The coordinates of the SSSC star Koiki are SSSC 803504 RA 12:12:21.9 Dec-62:57:03.0 Mag: 5.97 Constellation: Crux GSC 8978:5899 SAO 251790.[10]

About the author

Danika Davis is an Aboriginal writer based on Ngunnawal Country (Canberra). She directs Neat Copy; a copywriting and editing business specialising in content for First Nations organisations and audiences.

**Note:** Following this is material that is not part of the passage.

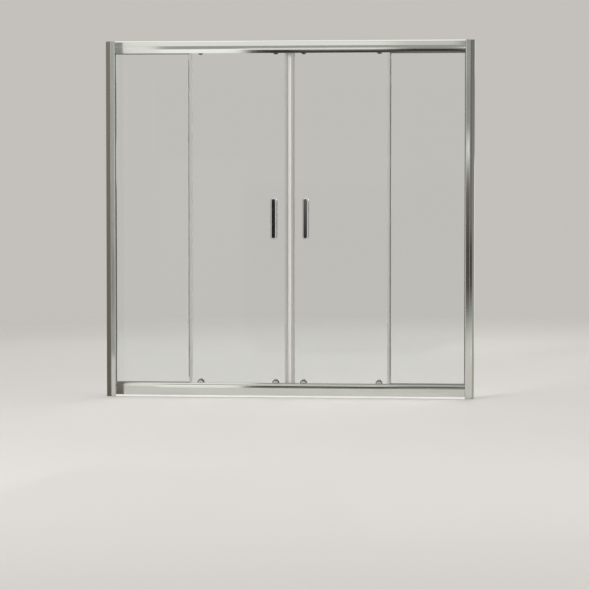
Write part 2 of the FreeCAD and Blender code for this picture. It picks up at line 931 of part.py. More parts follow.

[1] Mabo decision, https://www.nma.gov.au/defining-moments/resources/mabo-decision, viewed 18 May 2022

[2] Eddie Koiki Mabo, https://aiatsis.gov.au/explore/eddie-koiki-mabo, viewed 16 May 2022; The Mabo Case, https://aiatsis.gov.au/explore/mabo-case, viewed 17 May 2022

[3] Briones, Cristina 2017, The man, the stars, the land, MAAS Magazine, 28 August 2017, https://www.maas.museum/magazine/2017/08/the-man-the-stars-the-land

[4] Sharp, Noni 1993, Stars of Tagai, Aboriginal Studies Press, Canberra, pp. 5–17

[5] Hamacher, Duane W. 2017, “Dancing with the stars”: astronomy and music in the Torres Strait in Dreams of Other Worlds, Monash Indigenous Studies Centre, p. 3

[6] Ibid., pp. 3–4

[7] Museum of Applied Arts and Sciences 2015, Media release: Uncle Eddie Mabo honoured with a star; Library Guides: Eddie Koiki Mabo Timeline: 2015, https://libguides.jcu.edu.au/mabo-timeline/2015, viewed 18 May 2022

[8] Gail Mabo explains her artwork ‘Tagai’ | Art Gallery of NSW, https://www.artgallery.nsw.gov.au/art/watch-listen-read/watch/gail-mabo-explains-her-artwork-tagai, viewed 16 May 2022

[9] Mabo, Gail 2017, The Partnership Project: Gail Mabo, p. 3

[10] Briones, Cristina 2017, op. cit.